Task to carry out :: A line counts if it contains the word "materials" at least once. State how many such lines the records contain, giving the number alone.

Records for the exercise ::

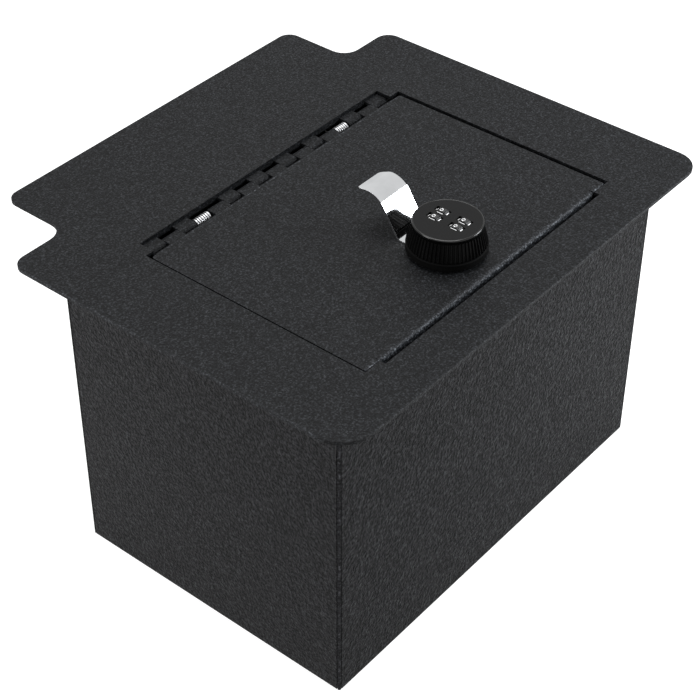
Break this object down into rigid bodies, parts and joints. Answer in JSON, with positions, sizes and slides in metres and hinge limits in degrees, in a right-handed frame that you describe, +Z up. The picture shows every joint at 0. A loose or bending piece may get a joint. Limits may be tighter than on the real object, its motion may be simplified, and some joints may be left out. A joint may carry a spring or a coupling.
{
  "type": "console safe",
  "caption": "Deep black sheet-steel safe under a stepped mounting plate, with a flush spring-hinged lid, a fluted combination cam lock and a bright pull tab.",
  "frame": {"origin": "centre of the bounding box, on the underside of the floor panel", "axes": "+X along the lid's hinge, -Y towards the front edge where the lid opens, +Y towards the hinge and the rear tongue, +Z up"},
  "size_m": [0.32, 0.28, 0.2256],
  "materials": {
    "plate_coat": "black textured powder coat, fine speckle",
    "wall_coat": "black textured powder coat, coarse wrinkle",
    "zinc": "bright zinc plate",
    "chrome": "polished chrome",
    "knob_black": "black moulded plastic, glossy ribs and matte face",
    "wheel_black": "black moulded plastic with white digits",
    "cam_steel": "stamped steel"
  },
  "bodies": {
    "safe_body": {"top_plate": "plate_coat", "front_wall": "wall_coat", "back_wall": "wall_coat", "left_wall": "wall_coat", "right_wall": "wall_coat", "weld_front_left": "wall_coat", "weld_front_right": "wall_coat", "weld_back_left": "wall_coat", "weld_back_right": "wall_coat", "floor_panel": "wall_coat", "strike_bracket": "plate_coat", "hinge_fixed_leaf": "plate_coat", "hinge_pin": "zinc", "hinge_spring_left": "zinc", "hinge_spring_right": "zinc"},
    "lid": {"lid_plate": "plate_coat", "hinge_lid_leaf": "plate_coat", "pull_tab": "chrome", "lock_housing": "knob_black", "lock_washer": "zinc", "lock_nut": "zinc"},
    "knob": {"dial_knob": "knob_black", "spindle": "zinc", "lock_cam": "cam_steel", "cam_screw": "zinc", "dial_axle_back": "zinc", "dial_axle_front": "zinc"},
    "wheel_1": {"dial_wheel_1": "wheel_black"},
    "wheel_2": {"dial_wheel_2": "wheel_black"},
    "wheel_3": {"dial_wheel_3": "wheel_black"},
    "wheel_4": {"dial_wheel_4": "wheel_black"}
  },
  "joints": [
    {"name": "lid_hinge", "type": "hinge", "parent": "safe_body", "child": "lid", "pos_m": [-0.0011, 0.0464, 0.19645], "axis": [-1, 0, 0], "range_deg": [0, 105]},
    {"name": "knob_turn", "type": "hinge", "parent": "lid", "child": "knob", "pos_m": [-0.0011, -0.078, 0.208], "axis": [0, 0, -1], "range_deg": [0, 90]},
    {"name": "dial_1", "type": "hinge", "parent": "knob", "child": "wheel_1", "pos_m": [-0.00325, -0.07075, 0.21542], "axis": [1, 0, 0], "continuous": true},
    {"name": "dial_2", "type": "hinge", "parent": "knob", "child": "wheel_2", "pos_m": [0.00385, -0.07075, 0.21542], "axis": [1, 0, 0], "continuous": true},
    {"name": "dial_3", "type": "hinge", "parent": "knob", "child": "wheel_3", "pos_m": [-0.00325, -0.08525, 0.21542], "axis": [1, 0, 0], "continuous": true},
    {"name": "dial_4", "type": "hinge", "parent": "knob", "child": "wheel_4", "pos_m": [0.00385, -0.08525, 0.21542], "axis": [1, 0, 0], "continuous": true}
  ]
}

...

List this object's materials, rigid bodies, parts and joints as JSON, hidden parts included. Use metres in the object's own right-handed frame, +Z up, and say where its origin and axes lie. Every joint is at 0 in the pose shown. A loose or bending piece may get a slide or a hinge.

Exercise solution :: 2